The losses add up quickly, Haviland says. Besides direct fruit losses, there are increased costs to growers for pest control, and quarantine restrictions on fresh fruits that would be imposed by many U.S. trading partners.

“For that reason there is a very active monitoring program in the San Joaquin Valley that allows government agencies to find very small populations of invasive fruit flies and get rid of them before they can become permanently established,” he says. “Those programs are responsible for the recent finds in Fresno County and those same programs will move forward with a very aggressive plan to make sure all flies within the region are eradicated.”

A single fly does not trigger a quarantine action. Delimitation trapping will occur in an 81-square-mile area around the trap location.
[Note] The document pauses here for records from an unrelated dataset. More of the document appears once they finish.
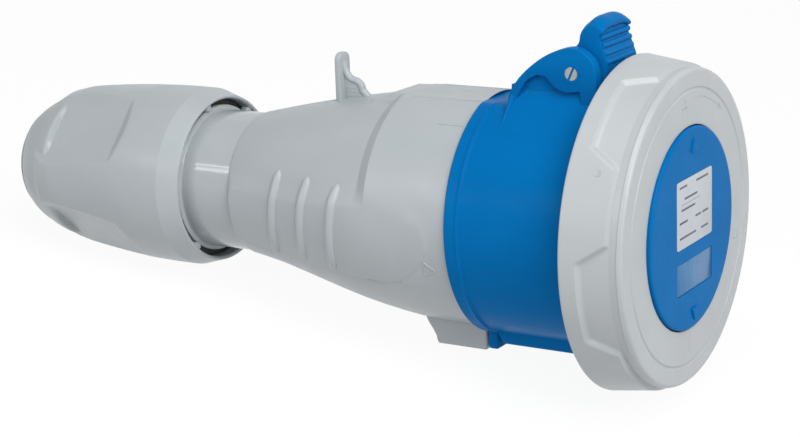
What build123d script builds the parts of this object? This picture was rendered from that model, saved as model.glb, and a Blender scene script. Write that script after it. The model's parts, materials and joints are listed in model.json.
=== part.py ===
from build123d import *
from math import atan2, cos, degrees, radians, sin, sqrt
import os

os.makedirs("parts", exist_ok=True)

# A cable-mounted socket of a round industrial plug system, in millimetres.
# It is built along its own axis: x = 0 is the joint between handle and shroud, +X points out of
# the socket and +Z at the lid hinge. At the end it is laid down as it rests on a table.

# Fits
turn_gap = 0.08          # radial clearance of parts that turn on each other
slip_gap = 0.3           # clearance of parts that pass each other
seat_gap = 0.05          # clearance of parts that are pushed together once

# Shroud that takes the plug
shroud_len = 51.0
shroud_r = 36.3
shroud_wall = 6.0
shroud_band = 0.5        # raised band at the rear
shroud_band_len = 4.5
shroud_floor_x = 8.0
shroud_floor = 4.0
shroud_flat = 1.9        # depth of the flat along the top
tail_len = 16.0          # sleeve that plugs into the handle
tail_wall = 3.6
keyway_half = 4.5
keyway_depth = 3.6
bulge_half = 11.0
bulge = 3.5              # raised ridge over the keyway
bulge_start = 6.0
tab_len = 3.6
lug_half_angle = 5.0     # bayonet lugs at both sides of the mouth
lug_len = 3.8
lug_setback = 0.6

# Hinge on top of the shroud
pin_x = 30.0
pin_z = 44.9
pin_r = 1.9
ear_inner = 10.3
ear_plate = 2.2
ear_rim = 1.5
ear_top_r = 7.2
ear_front_x = 37.6
ear_root_x = 9.5

# Lid
disc_r = 29.2
disc_wall = 3.0
flange = 3.4
boss = 4.3               # height of the round front above the flange
lid_standoff = 1.8       # flange to shroud mouth
gasket_in_r = 31.6
gasket_out_r = 36.4
gasket_groove = 1.6
arm_half = 9.6
arm_in_r = 38.4
hub_r = 6.0
hub_split = 3.6
label_w = 25.0
label_h = 20.0
label_z = 5.6
label_t = 0.3
window_w = 24.6
window_h = 9.4
window_z = -13.0
window_t = 1.4

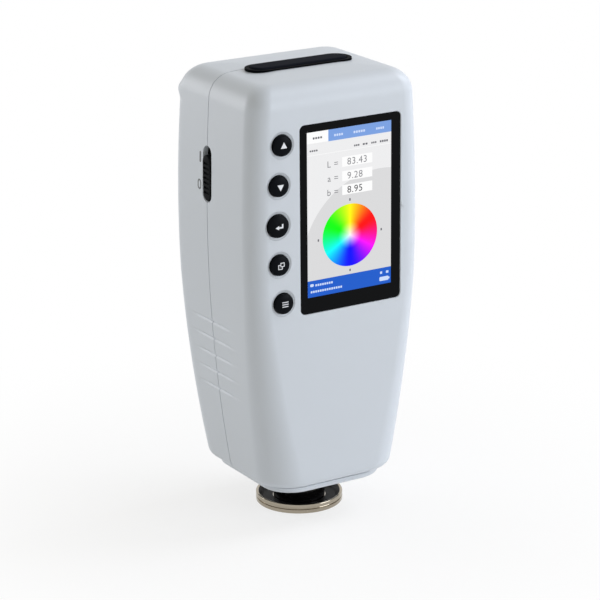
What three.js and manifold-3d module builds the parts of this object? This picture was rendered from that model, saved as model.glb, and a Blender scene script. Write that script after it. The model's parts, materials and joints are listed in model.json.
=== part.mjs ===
// A portable colorimeter that stands on its measuring head.
// Millimetres, +Z up, front face towards -Y.
// The origin lies on the surface it stands on, on the axis of the measuring head.

import * as THREE from "three";
import { mergeVertices } from "three/addons/utils/BufferGeometryUtils.js";
import Module from "manifold-3d";

const wasm = await Module();
wasm.setup();

// Overall form of the housing
const HEIGHT = 205;
const FLOOR_Z = 16.4;
const BASE_LINE_Z = 19.8;
const WIDEST_DOWN = 68;
const WIDEST_Z = HEIGHT - WIDEST_DOWN;
const HALF_WIDTH = 44;
const TOP_TAPER = 2.7;
const TOP_HALF_WIDTH = HALF_WIDTH - TOP_TAPER;
const LOW_HALF_WIDTH = 33.6;
const FRONT_DEPTH = 35;
const REAR_DEPTH = 36;
const REAR_TAPER = 1.9;
const TOP_REAR_DEPTH = REAR_DEPTH - REAR_TAPER;
const LOW_REAR_DEPTH = 33.2;
const CROWN = 1.2;
const TOP_EDGE = 10.1;
const LOWER_EDGE = 3.9;
const BASE_EDGE = 1.6;
const FRONT_CORNER = 8.8;
const FRONT_CORNER_LOW = 16;
const REAR_CORNER = 9;
const REAR_CORNER_LOW = 13.7;
const CORNER_TAPER_DOWN = 27;
const CORNER_TAPER_Z = WIDEST_Z - CORNER_TAPER_DOWN;
const LEAST_CORNER = 1.5;
const CORNER_SHRINK_SHARE = 0.5;
const RIDGE_DOWN = 12.4;
const RIDGE_Z = HEIGHT - RIDGE_DOWN;
const RIDGE_TALL = 9.4;
const RIDGE_PROUD = 2.2;
const WALL = 2.4;
const PARTING_Y = 3.2;

// Clearances that every piece shares
const FIT = 0.3;
const LINE_GAP = 0.3;
const OVERRUN = 3;
const SINK = 0.6;

// Display window, module and frame
const WINDOW_LEFT_IN = 24.6;
const WINDOW_RIGHT_IN = 12;
const WINDOW_TALL = 84.6;
const WINDOW_TOP_DOWN = 19.2;
const WINDOW_WIDE = 2 * HALF_WIDTH - WINDOW_LEFT_IN - WINDOW_RIGHT_IN;
const WINDOW_X = (WINDOW_LEFT_IN - WINDOW_RIGHT_IN) / 2;
const WINDOW_LOW_Z = HEIGHT - WINDOW_TOP_DOWN - WINDOW_TALL;
const WINDOW_Z = WINDOW_LOW_Z + WINDOW_TALL / 2;
const WINDOW_CORNER = 2.4;
const WINDOW_THICK = 1.5;
const WINDOW_SET_IN = 0.2;
const WINDOW_LEDGE = 2;
const MODULE_THICK = 3;
const FRAME_WALL = 2.4;
const FRAME_LIP = 1.2;

// Keys in a shallow arc left of the display
const KEY_NAMES = ["key_up", "key_down", "key_enter", "key_back", "key_menu"];
const KEY_DIAMETER = 9.4;
const KEY_MIDDLE_DIAMETER = 10.2;
const KEY_COLUMN_IN = 13.1;
const KEY_COLUMN_X = KEY_COLUMN_IN - HALF_WIDTH;
const KEY_PITCH = 17.6;
const KEY_ARC = 257;
const KEY_PROUD = 1.8;
const KEY_CROWN = 0.9;
const KEY_FLANGE_OVER = 0.8;
const KEY_FLANGE_THICK = 0.8;
const KEY_STEM_DIAMETER = 4;
const KEY_TRAVEL = 0.5;
const KEY_DISH_OVER = 1.5;
const KEY_DISH_DEEP = 0.5;

// Main board with its key switches
const BOARD_THICK = 1.6;
const BOARD_BEHIND = 7.6;
const BOARD_SIDE_IN = 5.6;
const BOARD_UNDER = 5.7;
const BOARD_TOP_DOWN = 22.2;
const BOARD_FRONT_Y = BOARD_BEHIND - FRONT_DEPTH;
const BOARD_HALF_WIDE = HALF_WIDTH - BOARD_SIDE_IN;
const BOARD_LOW_Z = WINDOW_LOW_Z - BOARD_UNDER;
const BOARD_TOP_Z = HEIGHT - BOARD_TOP_DOWN;
const BOARD_CORNER = 3;
const POST_DIAMETER = 5.6;
const POST_INSET = 3;
const POST_UP = 4;
const POST_DOWN = 6.3;
const POST_X = BOARD_HALF_WIDE - POST_INSET;
const POST_LOW_Z = BOARD_LOW_Z + POST_UP;
const POST_TOP_Z = BOARD_TOP_Z - POST_DOWN;
const TACT_WIDE = 6;
const TACT_CASE_TALL = 1.9;
const TACT_TALL = 2.6;
const TACT_PLUNGER_DIAMETER = 3.2;

// Test button on top, its bezel, board and switch
const BEZEL_END_IN = 17.8;
const BEZEL_LONG = 2 * (HALF_WIDTH - BEZEL_END_IN);
const BEZEL_WIDE = 14.6;
const BEZEL_Y = -2.5;
const BEZEL_RIM = 0.9;
const BEZEL_PROUD = 0.5;
const BEZEL_FLANGE_OVER = 0.8;
const BEZEL_SEAT = 0.1;
const BEZEL_DEEP = 8.2;
const BUTTON_PROUD = 1.5;
const BUTTON_CROWN = 0.7;
const BUTTON_FLANGE_OVER = 0.9;
const BUTTON_FLANGE_THICK = 1.4;
const BUTTON_TRAVEL = 1.2;
const BUTTON_STEM_DIAMETER = 5;
const BUTTON_POST_DIAMETER = 4.4;
const BUTTON_POST_OUT = 1.7;
const BUTTON_POST_X = BEZEL_LONG / 2 + BUTTON_POST_OUT;
const BUTTON_BOARD_OVER = 2.6;
const BUTTON_BOARD_LONG = 2 * (BUTTON_POST_X + BUTTON_BOARD_OVER);
const BUTTON_BOARD_WIDE = 11;
const BUTTON_BOARD_DOWN = 15.4;
const BUTTON_BOARD_TOP_Z = HEIGHT - BUTTON_BOARD_DOWN;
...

If during the delimitation trapping 6 adults or 1 mated female are found, then a quarantine action is warranted.

Delimitation trapping has already begun; and over the next few days, nearly 500 traps will be deployed- followed by daily checks of those traps over the next two weeks.

If no additional flies are detected, then the traps will revert to bi-weekly checks for the next three life cycles, as determined by accumulated heat units.

The public’s cooperation in allowing these small traps to be placed in host trees on their property is very important to successfully locating the source of the infestation and the eradication of this potentially devastating pest. In 2006, Fresno County successfully eradicated a peach fruit fly infestation.